Crooks create subdomains on a dozen sites

Updated Namecheap has admitted it accidentally let miscreants set up and control fraudulent subdomains on websites belonging to other customers.

These hijacked sites were subsequently used to host dodgy material. This caused them to be flagged up as malicious by Google's search engine, blocking netizens from visiting them, and piling further misery on webmasters.

Namecheap customer Kirk McElhearn found this out to his cost when he received an alert from Google that three subdomains on his website were serving out spammy content and/or malicious software. This was news to him since his hosting administration tool Cpanel was showing no such subdomains existed.

When McElhearn turned to ICANN-accredited registrar Namecheap for help, he got a rather disturbing response. The technical support staff at the US-based biz told him that the issue was down to a "misconfiguration on our nameservers."

Essentially, some scumbag with a Namecheap account had abused a vulnerability in Namecheap's DNS setup to tack extra subdomains onto McElhearn's kirkville.com website, point said subdomains at a web server, and use them to dish out naughty stuff.

"In short, it was another user that added the subdomains to their hosting account," he was told.

To make matters worse, the subdomains were outside his control. Also, while his legit site uses encrypted HTTPS by default, visitors to the new subdomain were redirected to standard HTTP pages. Ultimately, the subdomains were exploiting McElhearn's website's search rankings to lure in netizens.

"If you get a lot of traffic, the bogus pages set up on the sub-domain may inherit some of your website's prominence, allowing malicious users to serve spam or malware, or to make money by displaying Google ads," McElhearn explained.

"Interestingly, even though Google flagged these pages as 'hacked content' they were still serving Google ads; as if Google really doesn't care how they make their money."

After the subdomains were quickly removed, and McElhearn detailed his experiences in a report on Monday, noted infosec pundit Graham Cluley took the registrar to task on Twitter. Namecheap's response was not what you'd call reassuring:

"The issue should be completely resolved very soon," it said on Twitter. "Additionally, this affected a teeny tiny group of users of our web hosting service, and anyone registering domains are completely safe."

The biz said it is conducting an audit, and will contact any of its customers who have been affected by its security cockup. Judging from the language used, the issue potentially affected any number of Namecheap's customer base, it's just that miscreants only got round to targeting a select bunch, and the registrar is now scrambling to find out who got hit.

"They certainly haven't contacted me about it, outside of the tweet which isn't what you'd call official," McElhearn told The Register. "And teeny tiny is not a useful term."

Thankfully, the dodgy subdomains on his site turned out to just be categorized spammy links to news articles. But it could have been a lot worse.

So far Namecheap isn't responding to requests for comment, but if the company is hosting your website you may want to check that you're not hosting anything nasty. ®

Updated to add

Namecheap's CEO Richard Kirkendall has been in touch to assure us that the dodgy subdomains were removed on Monday, the same day they were spotted, and insisted only a "minimal" number of customers were hit.
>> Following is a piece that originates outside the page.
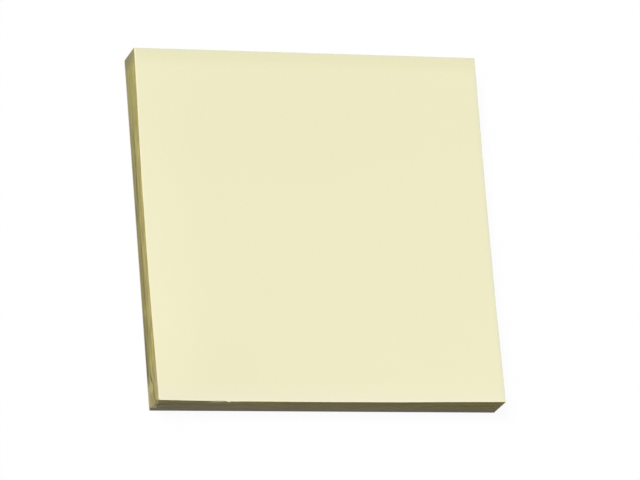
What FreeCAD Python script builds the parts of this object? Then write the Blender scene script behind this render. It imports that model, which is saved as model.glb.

"We are almost done with our scanning of possibly affected users," he told us. "So far we are currently estimating 100 to 200, more than likely less, domains may have been affected by this issue. We are getting close to fully completing our audit and will give a full report once it's done."

And it appears that full report can now be found here, which details an "unexpected gap in our security" that led to a dozen domains being hijacked.